Stephen Bugler and his fiancée, Kim Cahill, in their early 30s, have been coming to Terra Nova since it started up four months ago. Bugler says he has spent years searching for a church that he could connect to.

“I went to a traditional church where everyone wore robes,” Bugler says. “And they had all these rituals that were completely dead to me. With Terra Nova, they are taking those ancient traditions and making them relevant to my life.”

Relevance is key at Terra Nova, says Cahill, who is the director of the Albany chapter of Campus Ambassadors, a national Christian fellowship organization. “I feel comfortable inviting a student to Terra Nova,” she says. “It’s like, they’ve been in Revolution Hall before. It’s not a church; it’s a bar. They are like, ‘Oh, I can do a bar.’ ”

“It’s nice to have a church where you can wear whatever you want and you can go and feel comfortable,” she adds.

But most important, they say, it is the core values of Terra Nova that keep them coming back. Terra Nova might be cool, but it is fundamentally, Biblically grounded.

[...]

[Ed Marcelle] says, “We are pretty boring and orthodox, in terms of ancient Christian belief.”

It’s true. Theologically, Terra Nova is nothing new; its core beliefs would appeal to any conservative evangelical. For all the guitars and the come-as-you-are aesthetic, this is not a liberal church.

Terra Nova members believe that the Bible is the unerring truth, the infallible word of God. They believe in original sin, wine from water, the virgin birth and the resurrection of Christ. They believe that there is only one God and that there is only one way to salvation . . . and that there is a Hell waiting for the unsaved and that a hell of a lot of people are headed that way. They believe strongly in marriage between a man and a woman. They believe that homosexuality is a sin, though they are quick to point out that persecuting homosexuals is just as much of a sin, and, for that matter, everyone is a sinner. And they believe that God’s truth is irresistible.

[...]

Terra Nova belongs to a large and growing movement of churches trying to break down [barriers] by reaching out and relating to the 18- to 35-year-old crowd. It is a movement of Gen-X pastors who listen to Radiohead, Matisyahu, Green Day and Death Cab for Cutie and drop quotes from Fight Club, Marshall McLuhan and The Matrix. They hold services in bars, coffee shops, dance clubs and auto-parts stores.

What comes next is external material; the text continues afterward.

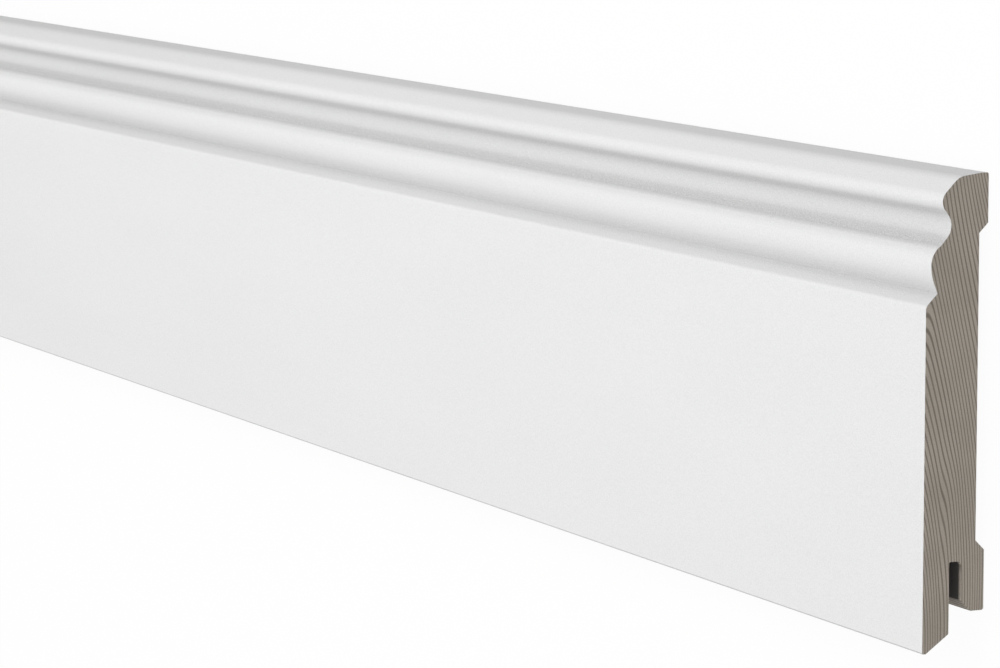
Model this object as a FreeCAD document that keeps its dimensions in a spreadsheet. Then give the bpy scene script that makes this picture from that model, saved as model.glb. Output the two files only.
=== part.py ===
"""Skirting board length: one moulded and painted timber board, lying on its back with its face up.

The board is one piece of timber, run through a four-sided moulder. Its length lies along X, its
height along Y with the moulded top at +Y, and its face looks up along +Z. The origin is on the
ground below the middle of the board. Every cut runs the whole length, so each is drawn once across
the board, on the YZ plane, and carried along X.
"""

import FreeCAD, Part
import math
import os
import re

import Sketcher

# Each size has a name, a value in millimetres or degrees, and what it measures
SIZES = (
    ("board_length", 2400, "length as sold"),
    ("board_height", 120, "from the foot to the top's back edge"),
    ("board_thickness", 17.5, "from the face to the back lands"),
    ("top_arris", 0.5, "rounding of the top's back edge"),
    ("top_flat", 2, "level part of the top, from the back"),
    ("fall_angle", 7, "how far the rest of the top falls towards the face"),
    ("top_break_radius", 4.8, "rounding where the top turns down"),
    ("top_slope", 3.6, "flat below that rounding"),
    ("nose_radius", 3.4, "rounding of the upper nose"),
    ("undercut_angle", 39, "how the undercut leans from the face"),
    ("undercut_flat", 1.2, "flat between the nose and the cove"),
    ("cove_radius", 4.5, "hollow between the nose and the bead"),
    ("bead_slope", 3.85, "flat between the cove and the bead"),
    ("shoulder_radius", 5.2, "upper half of the bead"),
    ("bead_flat", 0.5, "flat on the front of the bead"),
    ("heel_radius", 11, "lower half of the bead"),
    ("heel_angle", 21.5, "how the bead's heel leans from the face"),
    ("heel_flat", 2.85, "flat between the heel and the quirk"),
    ("bevel_angle", 45, "lean of the bevel and of both slopes"),
    ("quirk_depth", 3.2, "inner corner below the bead, behind the face"),
    ("face_edge_radius", 1.8, "rounding where the bevel meets the face"),
    ("foot_arris", 0.3, "rounding of the face's bottom edge"),
    ("foot_flat", 1, "flat that stands on the floor, from the face"),
    ("foot_bevel", 4.6, "height of the bevel behind the foot"),
    ("front_leg", 7.5, "thickness of the leg behind the face"),
    ("front_leg_arris", 0.6, "rounding where the bevel meets the leg's back"),
    ("rear_leg_lift", 10, "bottom of the rear leg above the foot"),
    ("rear_leg_arris", 0.6, "rounding of the rear leg's back edge"),
    ("slot_width", 3.5, "clip slot between the two legs"),
    ("slot_top", 22.8, "top of the clip slot above the foot"),
    ("slot_front_radius", 0.35, "slot's top corner at the front leg"),
    ("slot_back_radius", 1.3, "slot's top corner at the rear leg"),
    ("lead_in", 2.8, "bevel at the slot's mouth, each way"),
    ("channel_depth", 2.5, "cable channel in the back"),
    ("lower_land", 25.3, "top of the lower back land above the foot"),
    ("upper_land", 12.5, "height of the upper back land"),
)

VOLUME_SLACK = 1e-6  # share of a section's volume that a feature may be off by


def bound(text):
    """The expression with each size's name turned into that size's cell."""
    for name in sorted((row[0] for row in SIZES), key=len, reverse=True):
        text = re.sub(r"\b" + name + r"\b", "sizes." + name, text)
    return text


def fill_sheet(sheet):
    """Write the sizes into the sheet, each with its name as the alias of its cell."""
    for row, (name, value, meaning) in enumerate(SIZES, 1):
        sheet.set("A" + str(row), name)
        sheet.set("B" + str(row), str(value))
        sheet.set("C" + str(row), meaning)
        sheet.setAlias("B" + str(row), name)


class Outline:
    """A closed outline across the board, of straight legs between sharp or rounded corners."""

    def __init__(self, body, name):
        """Start an empty outline on the body's YZ plane."""
        self.sketch = body.newObject("Sketcher::SketchObject", name)
        planes = {plane.Role: plane for plane in body.Origin.OriginFeatures}
        self.sketch.AttachmentSupport = [(planes["YZ_Plane"], "")]
        self.sketch.MapMode = "FlatFace"
        self.corners = []

    def value(self, text):
        """The number that an expression on the sizes gives."""
        return float(self.sketch.evalExpression(bound(text)))

    def corner(self, name, across="", up="", radius="", heading="", flat="", near=None):
        """Add a corner, held by some of these expressions.

        across and up hold the corner itself, which for a rounded one is where its legs would meet.
        heading and flat hold the leg that arrives there: its angle and its straight part's length.
        near is where a corner lies that across and up don't both hold.
        """
        place = near or (self.value(across), self.value(up))
        holds = {"across": across, "up": up, "radius": radius, "heading": heading, "flat": flat}
        self.corners.append((name, FreeCAD.Vector(*place, 0), holds))

    def bind(self, name, text, *constraint):
        """Add a constraint whose value follows an expression on the sizes."""
        index = self.sketch.addConstraint(Sketcher.Constraint(*constraint))
        self.sketch.renameConstraint(index, name)
        self.sketch.setExpression("Constraints." + name, bound(text))

    def rounding(self, index, way_in, way_out):
        """How far a corner's arc reaches back along its legs, or 0 at a sharp corner."""
        radius = self.corners[index][2]["radius"]
        return self.value(radius) * math.tan(way_in.getAngle(way_out) / 2) if radius else 0

    def draw(self):
        """Draw the legs and arcs, and hold them by the corners' expressions."""
        count = len(self.corners)
        points = [point for name, point, holds in self.corners]
        ways = [(points[(i + 1) % count] - points[i]).normalize() for i in range(count)]
        backs = [self.rounding(i, ways[i - 1], ways[i]) for i in range(count)]
        starts = [points[i] + ways[i] * backs[i] for i in range(count)]
        ends = [points[i] - ways[i - 1] * backs[i] for i in range(count)]
        for i in range(count):
            self.sketch.addGeometry(Part.LineSegment(starts[i], ends[(i + 1) % count]))
        for i, (name, point, holds) in enumerate(self.corners):
            arriving = (i - 1) % count
            held = i
            if holds["radius"]:
                held = self.round_corner(i, arriving, ends[i], starts[i], ways[i - 1], ways[i])
            else:
                self.sketch.addConstraint(Sketcher.Constraint("Coincident", arriving, 2, i, 1))
            if holds["across"]:
                self.bind(name + "_across", holds["across"], "DistanceX", -1, 1, held, 1, point.x)
            if holds["up"]:
                self.bind(name + "_up", holds["up"], "DistanceY", -1, 1, held, 1, point.y)
            if holds["heading"]:
                turned = math.radians(self.value(holds["heading"]))
                self.bind(name + "_heading", holds["heading"], "Angle", arriving, turned)
            if holds["flat"]:
                self.bind(name + "_flat", holds["flat"], "Distance", arriving, self.value(holds["flat"]))
        return self.sketch

    def round_corner(self, index, arriving, start, end, way_in, way_out):
        """Join two legs by an arc that touches both, and return the point where they would meet."""
        name, point, holds = self.corners[index]
        radius = self.value(holds["radius"])
        left_turn = way_in.cross(way_out).z > 0
        aside = FreeCAD.Vector(-way_in.y, way_in.x, 0) * (radius if left_turn else -radius)
        middle = start + aside
        first, last = (start, end) if left_turn else (end, start)
        angles = [math.atan2(tip.y - middle.y, tip.x - middle.x) for tip in (first, last)]
        circle = Part.Circle(middle, FreeCAD.Vector(0, 0, 1), radius)
        arc = self.sketch.addGeometry(Part.ArcOfCircle(circle, *angles))
        arc_start, arc_end = (1, 2) if left_turn else (2, 1)
        self.sketch.addConstraint(Sketcher.Constraint("Tangent", arriving, 2, arc, arc_start))
        self.sketch.addConstraint(Sketcher.Constraint("Tangent", arc, arc_end, index, 1))
        self.bind(name + "_radius", holds["radius"], "Radius", arc, radius)
        meeting = self.sketch.addGeometry(Part.Point(point), True)
        self.sketch.addConstraint(Sketcher.Constraint("PointOnObject", meeting, 1, arriving))
        self.sketch.addConstraint(Sketcher.Constraint("PointOnObject", meeting, 1, index))
        return meeting


# The moulding from the quirk up to the top: each leg's heading from +Y, the length of its straight
# part, and the rounding at its end
MOULDING = (
    ("heel", "heel_angle", "heel_flat", "heel_radius"),
    ("bead", "0", "bead_flat", "shoulder_radius"),
    ("cove", "-bevel_angle", "bead_slope", "cove_radius"),
    ("nose", "undercut_angle", "undercut_flat", "nose_radius"),
    ("top_break", "-bevel_angle", "top_slope", "top_break_radius"),
)
TOP_HEADING = "fall_angle - 90"


def lay_moulding(section):
    """Where the quirk, the moulding's corners and the face's edge lie, as (across, up).

    The legs are laid end to end from the quirk, and the top runs on from the last one down to its
    level part. Then all are slid along Y until that part is at the board's full height.
    """
    value = section.value
    across, up = 0, value("board_thickness - quirk_depth")
    places = [(across, up)]
    headings = [math.radians(value(heading)) for name, heading, flat, radius in MOULDING]
    headings.append(math.radians(value(TOP_HEADING)))
    reach = 0
    for i, (name, heading, flat, radius) in enumerate(MOULDING):
        next_reach = value(radius) * math.tan(abs(headings[i + 1] - headings[i]) / 2)
        run = reach + value(flat) + next_reach
        across += run * math.cos(headings[i])
        up += run * math.sin(headings[i])
        places.append((across, up))
        reach = next_reach
    top_edge = across - (up - value("top_flat")) / math.tan(headings[-1])
    slide = value("board_height / 2") - top_edge
    places = [(across + slide, up) for across, up in places]
    face_edge = places[0][0] - value("quirk_depth / tan(bevel_angle * 1 deg)")
    return places, (face_edge, value("board_thickness"))


def draw_section(body):
    """The whole section but for the cuts in the back: face, moulded top, legs and foot."""
    foot = "-board_height / 2"
    rear_leg = foot + " + rear_leg_lift"
    slot_front = "board_thickness - front_leg"
    section = Outline(body, "moulded_section")
    places, face_edge = lay_moulding(section)
    section.corner("foot_front", foot, "board_thickness", "foot_arris")
    section.corner("face_edge", up="board_thickness", radius="face_edge_radius", near=face_edge)
    section.corner("quirk", up="board_thickness - quirk_depth", heading="-bevel_angle", near=places[0])
    for (name, heading, flat, radius), place in zip(MOULDING, places[1:]):
        section.corner(name, radius=radius, heading=heading, flat=flat, near=place)
    section.corner("top_edge", "board_height / 2", "top_flat", heading=TOP_HEADING)
    section.corner("top_back", "board_height / 2", "0", "top_arris")
    section.corner("rear_leg_back", rear_leg, "0", "rear_leg_arris")
    section.corner("rear_leg_front", rear_leg, slot_front)
    section.corner("front_leg_back", foot + " + foot_bevel", slot_front, "front_leg_arris")
    section.corner("foot_back", foot, "board_thickness - foot_flat")
    return section.draw()


def draw_channel(body):
    """The shallow channel for cables in the back, between the two lands, with sloping sides."""
    low = "-board_height / 2 + lower_land"
    high = "board_height / 2 - upper_land"
    channel = Outline(body, "channel_section")
    channel.corner("low_edge", low, "0")
    channel.corner("high_edge", high, "0")
    channel.corner("high_inside", high + " - channel_depth", "channel_depth")
    channel.corner("low_inside", low + " + channel_depth", "channel_depth")
    return channel.draw()


def draw_slot(body):
    """The slot between the two legs that holds the wall clips, open at the foot, with a lead-in."""
    mouth = "-board_height / 2 + rear_leg_lift"
    top = "-board_height / 2 + slot_top"
    front = "board_thickness - front_leg"
    back = front + " - slot_width"
    slot = Outline(body, "slot_section")
    slot.corner("mouth_front", mouth, front)
    slot.corner("top_front", top, front, "slot_front_radius")
    slot.corner("top_back", top, back, "slot_back_radius")
    slot.corner("lead_in_top", mouth + " + lead_in", back)
    slot.corner("lead_in_mouth", mouth, back + " - lead_in")
    return slot.draw()


def run_along(body, kind, name, sketch):
    """Carry a section along the whole board, to both sides of the YZ plane."""
    feature = body.newObject("PartDesign::" + kind, name)
    feature.Profile = sketch
    feature.SideType = "Symmetric"
    feature.Type = "Length"
    feature.setExpression("Length", bound("board_length"))
    return feature


def check_objects(doc):
    """Stop if an object failed to compute or a sketch has loose corners."""
    for item in doc.Objects:
        if "Invalid" in item.State or "Error" in item.State:
            raise RuntimeError(item.Label + " failed: " + ", ".join(item.State))
        if item.TypeId == "Sketcher::SketchObject" and not item.FullyConstrained:
            raise RuntimeError(item.Label + " has loose corners")


def check_volume(feature, before):
    """Stop unless a feature adds or takes its own section along the whole board."""
    section = Part.Face(feature.Profile[0].Shape.Wires[0])
    expected = section.Area * feature.Length.Value
    changed = abs(feature.Shape.Volume - before)
    print(feature.Label, "changes the volume by", round(changed), "of", round(expected))
    if abs(changed - expected) > VOLUME_SLACK * expected:
        raise RuntimeError(feature.Label + " doesn't run along the whole board")


def check_board(body):
    """Stop unless the board is one sound solid."""
    if body.Shape.isNull() or not body.Shape.isValid() or len(body.Shape.Solids) != 1:
        raise RuntimeError("the board is not one sound solid")


doc = FreeCAD.newDocument("skirting_board_length")
sheet = doc.addObject("Spreadsheet::Sheet", "sizes")
fill_sheet(sheet)
doc.recompute()

board = doc.addObject("PartDesign::Body", "skirting_board")
board.Label = "skirting_board"
bar = run_along(board, "Pad", "moulded_bar", draw_section(board))
channel = run_along(board, "Pocket", "cable_channel", draw_channel(board))
slot = run_along(board, "Pocket", "clip_slot", draw_slot(board))
doc.recompute()

check_objects(doc)
check_volume(bar, 0)
check_volume(channel, bar.Shape.Volume)
check_volume(slot, channel.Shape.Volume)
check_board(board)

os.makedirs("parts", exist_ok=True)
board.Shape.exportStep("parts/" + board.Label + ".step")
print("board of", round(board.Shape.Volume), "cubic millimetres in", board.Shape.BoundBox)
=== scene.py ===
"""Looks of a skirting board length: one moulded, painted timber board, lying face up in a studio.

Lengths are in millimetres where a name says so, and in metres elsewhere, in the CAD model's frame: X along
the board, Y across it from the foot to the moulded top, Z up out of its face.
"""

import logging
import math
from dataclasses import dataclass, field
from enum import Enum
from typing import Any

import bpy
from mathutils import Matrix, Vector


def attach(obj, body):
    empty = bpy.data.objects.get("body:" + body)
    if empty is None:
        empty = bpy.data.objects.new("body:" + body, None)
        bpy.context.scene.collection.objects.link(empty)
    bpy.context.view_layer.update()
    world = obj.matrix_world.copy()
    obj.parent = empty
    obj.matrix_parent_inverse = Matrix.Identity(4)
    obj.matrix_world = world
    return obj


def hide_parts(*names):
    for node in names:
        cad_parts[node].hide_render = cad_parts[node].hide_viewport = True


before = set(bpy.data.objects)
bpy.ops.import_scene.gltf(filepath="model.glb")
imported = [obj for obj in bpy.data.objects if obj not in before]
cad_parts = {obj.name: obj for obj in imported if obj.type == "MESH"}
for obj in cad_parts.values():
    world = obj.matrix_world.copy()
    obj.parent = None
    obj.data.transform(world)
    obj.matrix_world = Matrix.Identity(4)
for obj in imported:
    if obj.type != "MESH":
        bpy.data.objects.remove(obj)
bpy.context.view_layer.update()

MM = 0.001
HALF_LENGTH_MM = 1200.0
SRGB_FOOT = 0.04045
SRGB_SLOPE = 12.92
SRGB_LIFT = 0.055
SRGB_POWER = 2.4
OPENNESS = "openness"
log = logging.getLogger("skirting board")

Point = tuple[float, float]
Span = tuple[float, float]
Triple = tuple[float, float, float]
Colour = tuple[float, float, float, float]


class Finish(Enum):
    """The board's finishes, each with its place among the board's materials."""

    PAINT = 0
    PLANED = 1
    SAWN = 2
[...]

It is a movement in which authenticity is a coveted word. A quick scan of any of the thousands of blogs, Web sites and books dedicated to the Gen-X church movement, also known as the emergent or post-mod movement, shows just how important a marker for success authenticity is. It can make or break the reputation of young churches and pastors. Being in touch, being culturally relevant is vital. Be a member of your own community, and your community will be your congregation: This is the equation the guys at Terra Nova are operating upon. And their message seems to resonate.

[...]

The institutional church, Marcelle argues, has become so enamored with tradition it has become a preservationist society.

“It’s the fundamentalist and evangelical Amish of our day. It doesn’t look that weird now, but give it 100 years. I went to a church where they handed me anticommunist literature, like it’s 1955. I was like, ‘I don’t know how to tell you guys this, it might shock you. . .’ ”

There are so many people who want to have a dialogue about God, he says, “who were me when I was hanging out on Lark Street. And the Christian church, who is supposedly the keeper of those truths, isn’t talking.”

[...]

[Scott Womer says] “People are looking to something beyond this world.”

The church leaders at Terra Nova and in Acts 29 are touching a nerve in a seemingly secular and skeptical generation, a generation I have always thought was moving beyond religion in favor of science and relativism. But it seems I’ve been exactly wrong. Gen-Xers haven’t given up on religion; they’ve been waiting for it. And in the meantime, they have been using popular culture to express the same sort of wrought emotional outpouring, desperation for meaning and finality of action that now some of them are expressing every Sunday morning at Revolution Hall.

Amen.

u comment i follow 4 Comments

  1. Union71
    Posted April 15, 2006 at 9:09 pm | Permalink

    I think you can sum up the impact of Terra Nova with this quote from the author of the Metroland article: “It is my first church service in 19 years, but I find myself completely engaged.” It is the engagement of interest that is the stepping off point of the work of the Holy Spirit in the individual’s life (I know this to be true in my conversion experience)! And this can occur in the church setting (like Terra Nova) or in our own personal interactions. Well done good and faithful servants. What say ye?

  2. Posted April 16, 2006 at 9:17 pm | Permalink

    :-) Yeah, that quote spoke to me, too. Engaging people… relationships… that seems to be key. In fact, I think I read about some guy from Bible times who was teaching something about that… hmm…

  3. Posted April 17, 2006 at 1:54 am | Permalink

    04 16 06

    Well Steve:
    Thanks for pointing out this very intriguing church! I am always heartened to know that there are some in the world who don’t believe that Christianity should be dry and devoid of relevance to current events. I also like the focus on interpersonal relationships they seem to stress. How can one say they are a good Christian if they cannot get along with their neighbors or families? Interpersonal relationships, community interaction and social action all are part of the good works that Christ spoke so much about! I think that this church is rooted in wonderful interpretations of the words of Christ, from what you have said so cool!

  4. Posted April 18, 2006 at 4:24 pm | Permalink

    mahndisa :: :-) Yeah, some folks think that you have to be “dry” to be reverent, unfortunately. They must be reading Hezekiah (doesn’t exist)… because in my Bible Jesus was ont in any way “dry”, so to be so would be irreverent.